There is further coverage in the Times, Telegraph (splash), Mail, Mirror and Sun reporting that crime is set to rise over the coming years with children, elderly people and vulnerable adults at particular risk of harm, according to police chiefs.

The articles note that chief constables fear the number of offences will increase due to a surge in cases such as fraud, cyber-crime, child sexual exploitation and slavery. The warnings emerged in the first self-assessment forms in which chief constables disclosed the demand their force expects to face and whether they have the resources to cope.

The reports say that statistics collected by Channel 4’s Dispatches from 25 forces show that 27 per cent of reported crimes had been screened and then dropped after that initial assessment. The Times notes that the new figures show that an average of one in three burglaries is screened out, with significant differences between forces.

A Home Office spokesperson said:

“Police have the resources they need to carry out their vital work and we have provided a strong and comprehensive settlement that is increasing total investment in the police system by over £460m in 2018/19, including increased funding for local policing through Council Tax precept.

 “However, we know the nature of crime is changing. That is why the Policing Minister has spoken to every police force in the country to understand the demands they are facing and why the Home Secretary in May committed to prioritising police funding in next year’s Spending Review.”


Fire budgets and wildfires

 There is reporting in the Telegraph, Star, PA and Metro of claims that fire brigades are under-funded, short-staffed and ill-equipped to deal with an increase in wildfires.

 At least 25,000 grass and wildfires were tackled by fire services between May and July this year, of which more than two thirds were started deliberately, new figures obtained from a Freedom of Information (FOI) request reveal.

 A third of the 40 fire services which responded to the FOI said the number of grass fires and wildfires they attended had tripled when compared to previous years.

 Lighters and cigarettes, along with candles and matches, were the most common source of the fires, the Telegraph reports.

 A Home Office spokesperson said:

 “The tireless efforts of firefighters to contain wildfires this summer have been astounding.

 “We have made sure fire and rescue services have the support and equipment required to successfully fight these types of fires. We support FRSs by providing specialist capabilities for the largest emergencies, including high volume pumps and the National Resilience team of specialist experts. Soldiers have also been deployed to tackle these incidents.”


Citizenship deprivation

The Guardian reports that human rights groups oppose the Home Office’s plans to expand powers to strip dual citizens of their British citizenship.

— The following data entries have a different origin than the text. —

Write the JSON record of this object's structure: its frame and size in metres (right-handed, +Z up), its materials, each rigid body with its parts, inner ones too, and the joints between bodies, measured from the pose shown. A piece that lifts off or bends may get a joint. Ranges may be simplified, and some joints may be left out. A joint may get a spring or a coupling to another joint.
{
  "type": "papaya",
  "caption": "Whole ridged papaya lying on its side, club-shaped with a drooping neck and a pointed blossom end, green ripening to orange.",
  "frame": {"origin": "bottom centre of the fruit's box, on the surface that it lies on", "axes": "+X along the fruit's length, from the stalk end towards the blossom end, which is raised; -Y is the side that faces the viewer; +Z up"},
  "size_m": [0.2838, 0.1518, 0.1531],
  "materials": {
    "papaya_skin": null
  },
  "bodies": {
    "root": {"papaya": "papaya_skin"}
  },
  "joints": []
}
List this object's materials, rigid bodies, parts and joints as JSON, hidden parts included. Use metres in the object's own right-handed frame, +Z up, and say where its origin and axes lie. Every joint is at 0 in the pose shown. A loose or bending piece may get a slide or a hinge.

The piece notes that the Home Secretary proposed extending the reach of the power to cover serious criminals in his speech to the Conservative conference, citing child grooming gangs as an example.

A Home Office spokesperson said:

“Any British Citizen may be deprived of his or her citizenship if the Secretary of State is satisfied that it would be conducive to the public good. It is a power used for extreme and exceptional cases.

“Deprivation on conducive grounds can be used where individuals pose a threat to national security, or have been involved in war crimes, serious and organised crime, and unacceptable behaviours such as extremism or glorification of terrorism.”


Landlords’ concern for EU citizens over right to rent

There is reporting in the Guardian of landlords’ warnings that EU citizens living in the UK are at risk of facing difficulties caused by a lack of legal certainty around their status post-Brexit.

The article states that the Residential Landlords Association (RLA) has written to the Home Secretary demanding that EU citizens are provided with a document to prove their right to rent.  

A Home Office spokesperson said:

“EU citizens make a huge contribution to our economy and to our society. The Prime Minister and Home Secretary have been clear that – while we are all working hard towards achieving a deal – in the event of no deal, all EU citizens resident in the UK by 29 March 2019 will be able to stay, their rights will be protected and they will be able to live their lives broadly as they do now.

 “In a deal scenario, EU citizens’ rights and entitlements remain unchanged during the implementation period, so they can continue to demonstrate their rights using a passport or national ID card. The draft Withdrawal Agreement also protects EU citizens and their family members who are resident in the UK before the end of the implementation period and enables them to carry on living here after the implementation period ends.”